Le chœur, un personnage
Le chœur ne fait pas que ponctuer les interventions des personnages principaux, comme cela peut être le cas dans de nombreux opéras. Notamment, à cette époque, des chœurs et des ballets sont artificiellement ajoutés aux opéras étrangers qui sont joués à Paris afin de les adapter au modèle du Grand Opéra à la française. C’est exactement l’inverse dans l’opéra de Saint-Saëns, les chœurs ayant une place fondamentale, aussi bien dans l’intrigue que musicalement. Ils sont mis en avant, ils chantent seuls, occupent presque la majorité du Ier et du IIIe acte, leur texte est une partie fondamentale de l’intrigue et non pas la répétition des paroles des héros, enfin leur écriture est fouillée, souple et puissante.
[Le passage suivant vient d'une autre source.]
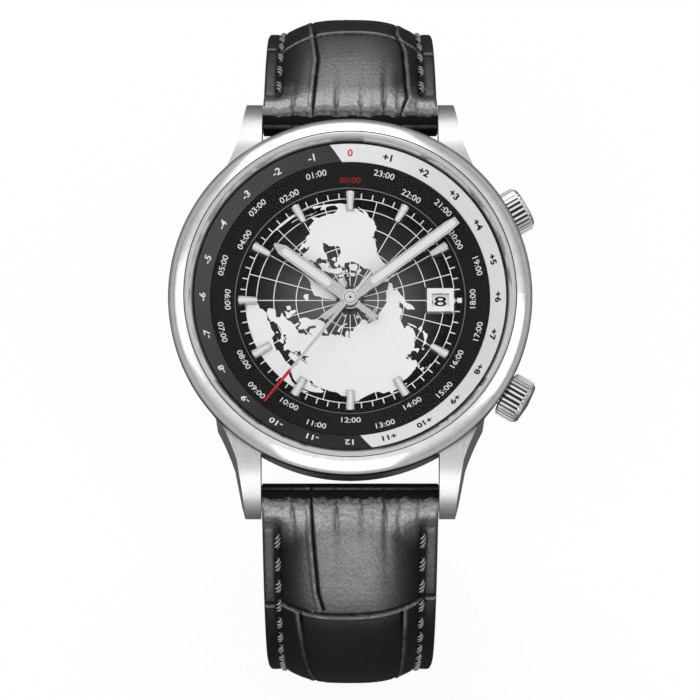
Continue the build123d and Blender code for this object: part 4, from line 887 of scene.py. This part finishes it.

Le chœur incarne tour à tour les Hébreux désespérés enfin convaincus par Samson de se rebeller puis, au troisième acte, les Philistins dépravés qui finissent écrasés sous les ruines du temple. Le contraste ne saurait être plus puissant entre le chœur des Hébreux qui implore à genoux le Dieu d’Israël dans une complainte mélancolique des violons et des flûtes au début de l’oeuvre, et le chœur final des Philistins à la fois en mélismes sensuels et en percussions éclatantes qui outrage Samson.